:: The request ::
Below is a listing; copy all of it exactly.
################
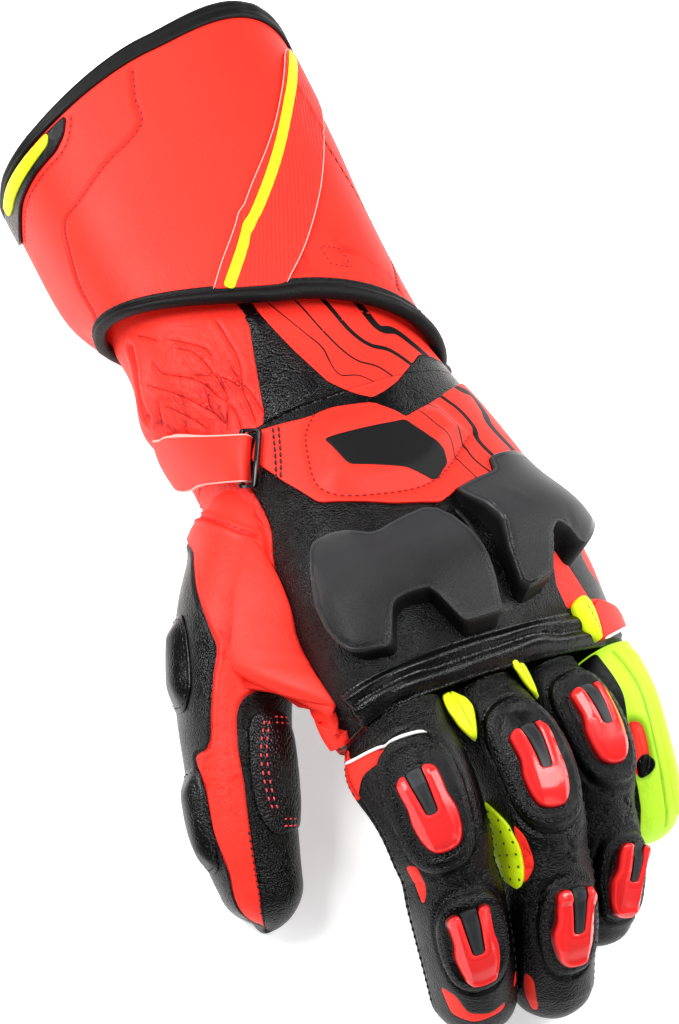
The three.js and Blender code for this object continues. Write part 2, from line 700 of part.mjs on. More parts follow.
function addHand() {
  const between = (from, to, turn, steps) => station => {
    const seams = rowAt(SEAMS, 'station', station)
    return range(seams[from] + SEAM_DEGREES, seams[to] + turn - SEAM_DEGREES, steps)
  }
  const back = between('little', 'back', 0, STEPS.hand.back)
  const side = between('back', 'palm', 0, STEPS.hand.side)
  const palm = between('palm', 'little', TURN, STEPS.hand.palm)
  const stations = range(WRIST_SEAM - GAP, KNUCKLES, STEPS.hand.along)
  const sleeve = range(SLEEVE_TOP, WRIST_SEAM, STEPS.sleeve.along)
  const panelOf = angles => sector(SKINS.hand, stations, angles, SLEEVE_WALL)
  addPiece('wrist_sleeve', tube(SKINS.hand, sleeve, STEPS.sleeve.around, SLEEVE_WALL), 'red')
  addPiece('back_panel', cut(panelOf(back), thumbHollow), 'black')
  addPiece('side_panel', cut(panelOf(side), thumbHollow), 'red')
  addPiece('palm_panel', cut(panelOf(palm), thumbHollow), 'black')
  addPiece('thumb', cut(fingerTube(SKINS.thumb, SLEEVE_WALL, STEPS.thumb), handInside), 'red')
  for (const name of Object.keys(FINGERS)) {
    addPiece(`${name}_finger`, fingerTube(SKINS[name], FINGER_WALL, STEPS.finger), name === 'little' ? 'neon' : 'black')
  }
}

function addPanels() {
  for (const [name, shape] of Object.entries(PANELS)) {
    addPiece(name, crownedPanel(shape), shape.colour)
  }
  addPiece('stretch_pleats', pleats(), 'black')
}

function addStrap() {
  const { outer, inner, bar, clear, base, height } = LOOP
  const opening = loopPlate(inner, clear, base - CUTTER.under, height + CUTTER.under + CUTTER.over)
  addPiece('wrist_strap', wristStrap(), 'red')
  addPiece('strap_loop', cut(loopPlate(outer, bar, base, height), toManifold(opening)), 'hardware')
}

function addSliders() {
  for (const place of SLIDERS) {
    addPiece(place.name, slider(place), 'slider')
    addPiece(`${place.name}_insert`, sliderInsert(place), 'insert')
  }
}

function addWebs() {
  const names = Object.keys(FINGERS)
  names.slice(1).forEach((far, i) => addPiece(`${names[i]}_${far}_gusset`, web(names[i], far), 'neon'))
}

addGauntlet()
addHand()
addPanels()
addStrap()
addSliders()
addWebs()

const bounds = new THREE.Box3().setFromObject(glove, true)
const centre = bounds.getCenter(new THREE.Vector3())
glove.position.set(-centre.x, -centre.y, -bounds.min.z)

export default glove
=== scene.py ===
"""The looks of a left-hand leather motorcycle race glove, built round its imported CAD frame.

Tables are in millimetres and Blender is in metres. A place on the glove is a station along it,
or a reach along a finger, and an angle round it: 0 is the little-finger side, 90 the back of
the hand, 180 the thumb side and 270 the palm. A lift is a height above that surface.
"""

import logging
import math
from dataclasses import dataclass, field
from enum import Enum
from typing import Callable, Sequence, Union

import bpy
import numpy as np
from mathutils import Matrix, Vector
from mathutils.geometry import delaunay_2d_cdt

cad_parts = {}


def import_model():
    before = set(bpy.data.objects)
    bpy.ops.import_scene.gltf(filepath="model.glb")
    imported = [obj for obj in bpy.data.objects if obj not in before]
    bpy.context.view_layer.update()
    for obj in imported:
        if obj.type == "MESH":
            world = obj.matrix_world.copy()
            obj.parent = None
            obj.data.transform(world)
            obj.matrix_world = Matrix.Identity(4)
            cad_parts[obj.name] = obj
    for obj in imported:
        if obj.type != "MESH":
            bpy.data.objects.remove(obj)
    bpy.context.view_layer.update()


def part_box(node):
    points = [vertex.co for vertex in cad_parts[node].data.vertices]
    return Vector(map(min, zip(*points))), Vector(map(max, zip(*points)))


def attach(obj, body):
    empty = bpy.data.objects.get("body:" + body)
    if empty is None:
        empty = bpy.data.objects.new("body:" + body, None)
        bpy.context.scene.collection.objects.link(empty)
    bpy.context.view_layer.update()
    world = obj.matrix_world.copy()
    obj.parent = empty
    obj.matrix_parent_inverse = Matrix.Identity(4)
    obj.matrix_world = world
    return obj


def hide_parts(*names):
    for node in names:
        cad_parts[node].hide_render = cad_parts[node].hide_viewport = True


Array = np.ndarray
Place = tuple[float, float]
Places = Sequence[Place]
Heights = Callable[[Array, Array], Array]
Rows = Sequence[Sequence[float]]
Faces = list[tuple[int, ...]]
Colour = tuple[float, float, float]
Piece = bpy.types.Object
Material = bpy.types.Material

MM, PER_METRE = 0.001, 1000.0
TURN = 360.0
LOG = logging.getLogger("glove")

# The stations where one piece ends and the next begins
MOUTH, HEM = 113.0, 26.0
SLEEVE_TOP, WRIST_SEAM = 62.0, -8.0
KNUCKLES, FINGER_ROOT = -106.0, -106.3
GAUNTLET_WALL, HAND_WALL, FINGER_WALL = 3.0, 2.4, 2.2

# Heights of the undersides above the table
GAUNTLET_FLOOR = 1.35
SLEEVE_FLOOR = 4.65
FLOOR_RAMP = (-16.0, 0.0)

# Squareness of the sections, and how the fingers lie
BODY_SQUARENESS, FINGER_SQUARENESS = 2.5, 2.3
ROOT_BLEND = 12.0
FINGER_TIP, THUMB_TIP = 11.0, 12.5
FINGER_ROLL, THUMB_ROLL = 22.0, 5.0

# How far from its edge a coloured field, and from its line a stripe, is still written down
FIELD_REACH, STRIPE_REACH = 4.0, 9.0
# How many points are measured at once, and how near a line has to be to matter
BLOCK = 4000
NEAR = 12.0
# Where a dome's rows stop short of its pole
ALMOST = 0.9995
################
:: Correct result ::
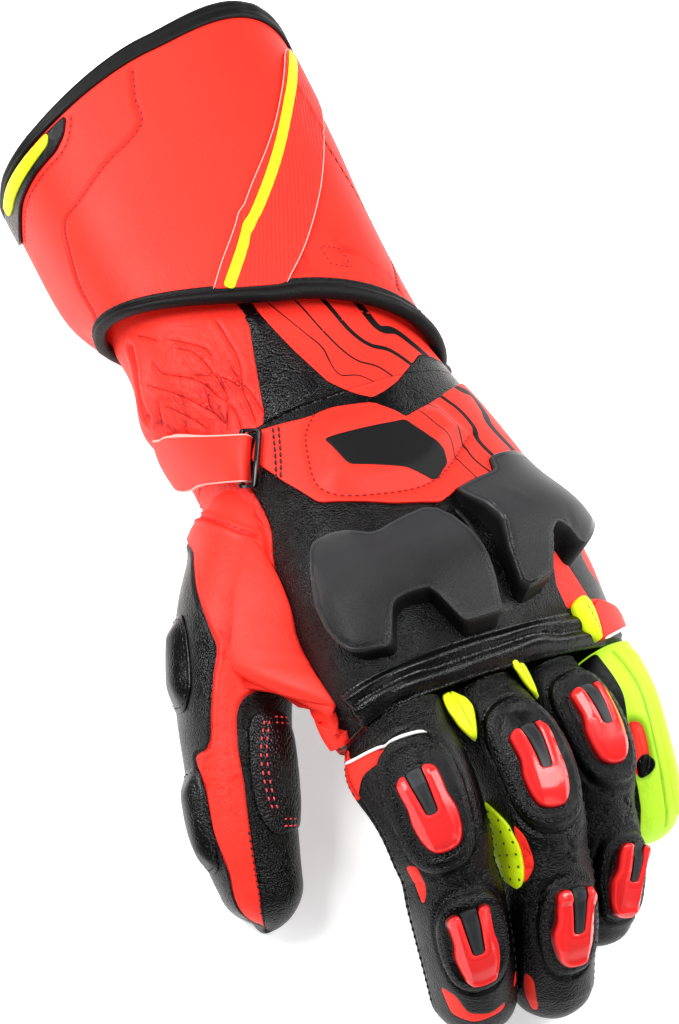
The three.js and Blender code for this object continues. Write part 2, from line 700 of part.mjs on. More parts follow.
function addHand() {
  const between = (from, to, turn, steps) => station => {
    const seams = rowAt(SEAMS, 'station', station)
    return range(seams[from] + SEAM_DEGREES, seams[to] + turn - SEAM_DEGREES, steps)
  }
  const back = between('little', 'back', 0, STEPS.hand.back)
  const side = between('back', 'palm', 0, STEPS.hand.side)
  const palm = between('palm', 'little', TURN, STEPS.hand.palm)
  const stations = range(WRIST_SEAM - GAP, KNUCKLES, STEPS.hand.along)
  const sleeve = range(SLEEVE_TOP, WRIST_SEAM, STEPS.sleeve.along)
  const panelOf = angles => sector(SKINS.hand, stations, angles, SLEEVE_WALL)
  addPiece('wrist_sleeve', tube(SKINS.hand, sleeve, STEPS.sleeve.around, SLEEVE_WALL), 'red')
  addPiece('back_panel', cut(panelOf(back), thumbHollow), 'black')
  addPiece('side_panel', cut(panelOf(side), thumbHollow), 'red')
  addPiece('palm_panel', cut(panelOf(palm), thumbHollow), 'black')
  addPiece('thumb', cut(fingerTube(SKINS.thumb, SLEEVE_WALL, STEPS.thumb), handInside), 'red')
  for (const name of Object.keys(FINGERS)) {
    addPiece(`${name}_finger`, fingerTube(SKINS[name], FINGER_WALL, STEPS.finger), name === 'little' ? 'neon' : 'black')
  }
}

function addPanels() {
  for (const [name, shape] of Object.entries(PANELS)) {
    addPiece(name, crownedPanel(shape), shape.colour)
  }
  addPiece('stretch_pleats', pleats(), 'black')
}

function addStrap() {
  const { outer, inner, bar, clear, base, height } = LOOP
  const opening = loopPlate(inner, clear, base - CUTTER.under, height + CUTTER.under + CUTTER.over)
  addPiece('wrist_strap', wristStrap(), 'red')
  addPiece('strap_loop', cut(loopPlate(outer, bar, base, height), toManifold(opening)), 'hardware')
}

function addSliders() {
  for (const place of SLIDERS) {
    addPiece(place.name, slider(place), 'slider')
    addPiece(`${place.name}_insert`, sliderInsert(place), 'insert')
  }
}

function addWebs() {
  const names = Object.keys(FINGERS)
  names.slice(1).forEach((far, i) => addPiece(`${names[i]}_${far}_gusset`, web(names[i], far), 'neon'))
}

addGauntlet()
addHand()
addPanels()
addStrap()
addSliders()
addWebs()

const bounds = new THREE.Box3().setFromObject(glove, true)
const centre = bounds.getCenter(new THREE.Vector3())
glove.position.set(-centre.x, -centre.y, -bounds.min.z)

export default glove
=== scene.py ===
"""The looks of a left-hand leather motorcycle race glove, built round its imported CAD frame.

Tables are in millimetres and Blender is in metres. A place on the glove is a station along it,
or a reach along a finger, and an angle round it: 0 is the little-finger side, 90 the back of
the hand, 180 the thumb side and 270 the palm. A lift is a height above that surface.
"""

import logging
import math
from dataclasses import dataclass, field
from enum import Enum
from typing import Callable, Sequence, Union

import bpy
import numpy as np
from mathutils import Matrix, Vector
from mathutils.geometry import delaunay_2d_cdt

cad_parts = {}


def import_model():
    before = set(bpy.data.objects)
    bpy.ops.import_scene.gltf(filepath="model.glb")
    imported = [obj for obj in bpy.data.objects if obj not in before]
    bpy.context.view_layer.update()
    for obj in imported:
        if obj.type == "MESH":
            world = obj.matrix_world.copy()
            obj.parent = None
            obj.data.transform(world)
            obj.matrix_world = Matrix.Identity(4)
            cad_parts[obj.name] = obj
    for obj in imported:
        if obj.type != "MESH":
            bpy.data.objects.remove(obj)
    bpy.context.view_layer.update()


def part_box(node):
    points = [vertex.co for vertex in cad_parts[node].data.vertices]
    return Vector(map(min, zip(*points))), Vector(map(max, zip(*points)))


def attach(obj, body):
    empty = bpy.data.objects.get("body:" + body)
    if empty is None:
        empty = bpy.data.objects.new("body:" + body, None)
        bpy.context.scene.collection.objects.link(empty)
    bpy.context.view_layer.update()
    world = obj.matrix_world.copy()
    obj.parent = empty
    obj.matrix_parent_inverse = Matrix.Identity(4)
    obj.matrix_world = world
    return obj


def hide_parts(*names):
    for node in names:
        cad_parts[node].hide_render = cad_parts[node].hide_viewport = True


Array = np.ndarray
Place = tuple[float, float]
Places = Sequence[Place]
Heights = Callable[[Array, Array], Array]
Rows = Sequence[Sequence[float]]
Faces = list[tuple[int, ...]]
Colour = tuple[float, float, float]
Piece = bpy.types.Object
Material = bpy.types.Material

MM, PER_METRE = 0.001, 1000.0
TURN = 360.0
LOG = logging.getLogger("glove")

# The stations where one piece ends and the next begins
MOUTH, HEM = 113.0, 26.0
SLEEVE_TOP, WRIST_SEAM = 62.0, -8.0
KNUCKLES, FINGER_ROOT = -106.0, -106.3
GAUNTLET_WALL, HAND_WALL, FINGER_WALL = 3.0, 2.4, 2.2

# Heights of the undersides above the table
GAUNTLET_FLOOR = 1.35
SLEEVE_FLOOR = 4.65
FLOOR_RAMP = (-16.0, 0.0)

# Squareness of the sections, and how the fingers lie
BODY_SQUARENESS, FINGER_SQUARENESS = 2.5, 2.3
ROOT_BLEND = 12.0
FINGER_TIP, THUMB_TIP = 11.0, 12.5
FINGER_ROLL, THUMB_ROLL = 22.0, 5.0

# How far from its edge a coloured field, and from its line a stripe, is still written down
FIELD_REACH, STRIPE_REACH = 4.0, 9.0
# How many points are measured at once, and how near a line has to be to matter
BLOCK = 4000
NEAR = 12.0
# Where a dome's rows stop short of its pole
ALMOST = 0.9995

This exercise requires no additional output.